25 October 2020 – Amusements

I think the bottom-line difference between being single and married is this: When you’re single you’re as happy as you are. When you’re married, you can only be as happy as the least happy person in the house.


A homeowner was delighted with the way the painter had done all the work on his house. “You did a great job.” he said and handed the man a check. “Also, as a bonus, here’s an extra $100 to take the missus out to dinner and a movie.”

Later that night, the doorbell rang and it was the painter. “What’s the matter,” asked the homeowner, “did you forget something?”

“Nope.” replied the painter. “I’m just here to take your missus out to dinner and a movie like you asked.”


A man and his friend were exiting a drugstore and at the front door there was a scale.

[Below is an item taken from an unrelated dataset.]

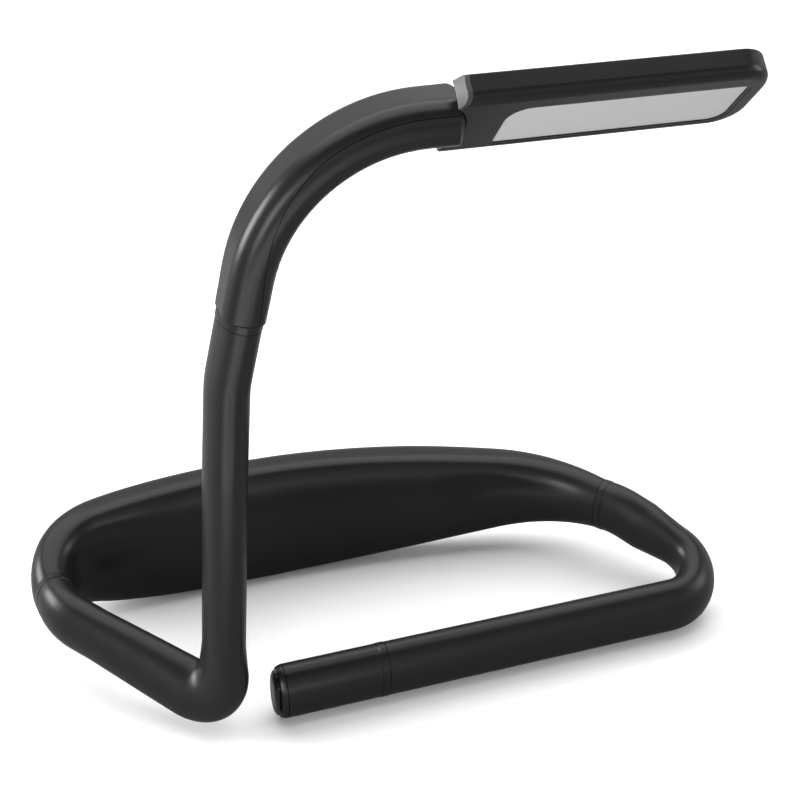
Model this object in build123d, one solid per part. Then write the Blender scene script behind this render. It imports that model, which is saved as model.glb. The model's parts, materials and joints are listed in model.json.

“Look, a scale,” the man said to his friend. “Let’s see how my new diet is working out.”

He stepped on the scale.

“I can’t believe it!” he said as he read the result. “I’ve been on this diet for two weeks but the scale says I’m heavier than I was before! How can that be?”

He pondered this as he stepped off the scale, then had a thought. He took off his jacket and handed it to his friend. “Here, hold my jacket,” he said.

The friend took the jacket as the man stepped back on the scale.

Not much change.

“Here,” he said as he handed his purchase from the drugstore to his friend. “Hold my Twinkies too.”